Why We Killed Annual Performance Reviews. Feedback Decays.

We did annual reviews. Managers forgot Q1 by Q4. Employees got surprised by feedback 11 months old. We switched to continuous feedback and quarterly calibration.

Why We Killed Annual Performance Reviews. Feedback Decays.

"In January, you made a decision that negatively impacted the team."

It was December. The employee had no idea what decision I was referring to. Neither did I, really—I'd written that note 11 months ago. We were both reconstructing history from fragments.

This is annual performance review theater.

The Memory Problem

Recency bias: Managers remember the last 2 months vividly. Everything before is fuzzy. An employee who crushed Q1-Q3 but had a slow Q4 gets rated lower than one who coasted and then sprinted at the end.

Peak-end bias: We remember peaks (big wins or big failures) and endings. Steady, consistent performance becomes invisible.

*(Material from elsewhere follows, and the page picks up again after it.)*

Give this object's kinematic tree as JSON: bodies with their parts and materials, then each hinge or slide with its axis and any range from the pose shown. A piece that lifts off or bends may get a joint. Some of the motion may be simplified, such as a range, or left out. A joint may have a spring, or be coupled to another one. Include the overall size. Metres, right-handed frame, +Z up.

Narrative construction: By review time, we've already decided how we feel about someone. We find evidence to support that feeling. The "review" is post-hoc justification.

What Employees Hear

Employees receive feedback about behavior from months ago. They can't connect it to anything specific. The feedback feels arbitrary or unfair because:

  • They've already forgotten the context
  • They've already changed (maybe improved, maybe not)
  • They can't do anything about it now

Actionable feedback requires context and timeliness. By month 11, both are gone.

The Document Frenzy

Review season meant:

  • 2 weeks of managers writing reviews instead of managing
  • Frantic searching through Slack, emails, and git logs for evidence
  • Self-assessments that everyone hates writing
  • Peer reviews that become political tools
  • Calibration meetings that devolve into horse-trading

Engineering velocity dropped 30% during review season. Everyone was writing about work instead of doing work.

What We Do Now

Weekly 1:1 feedback: Managers give feedback in real-time. Good thing? Say it this week. Bad thing? Address it now, not in 6 months. Written notes kept, but the conversation happens immediately.

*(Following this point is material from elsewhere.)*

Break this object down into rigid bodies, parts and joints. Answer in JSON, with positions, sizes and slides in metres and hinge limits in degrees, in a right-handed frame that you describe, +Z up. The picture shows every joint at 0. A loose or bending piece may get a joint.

Monthly reflection: 15-minute self-assessment. What went well? What didn't? What do you need? Simple, fast, keeps a running log.

Quarterly calibration: Leadership aligns on performance expectations. Not individual ratings—just "are we applying consistent standards?" This takes 2 hours, not 2 weeks.

Annual compensation review: We still adjust pay annually. But it's based on 12 months of documented feedback, not a single review document constructed from memory.

The Results

  • Feedback response rate: Up 4x (people act on timely feedback)
  • Surprise ratings: Down 90% (no more "I had no idea")
  • Review season productivity loss: Eliminated
  • Manager satisfaction with review process: 3.1/5 → 4.4/5

The Cultural Shift

Moving from annual reviews to continuous feedback requires cultural change:

  • Managers must give hard feedback in real-time, not save it
  • Employees must accept feedback as normal, not alarming
  • Everyone must keep brief notes (we use a simple form)

This is harder than writing one big document per year. It's also much more effective.

Feedback is perishable. Deliver it fresh or throw it away. By month 11, it's already rotten.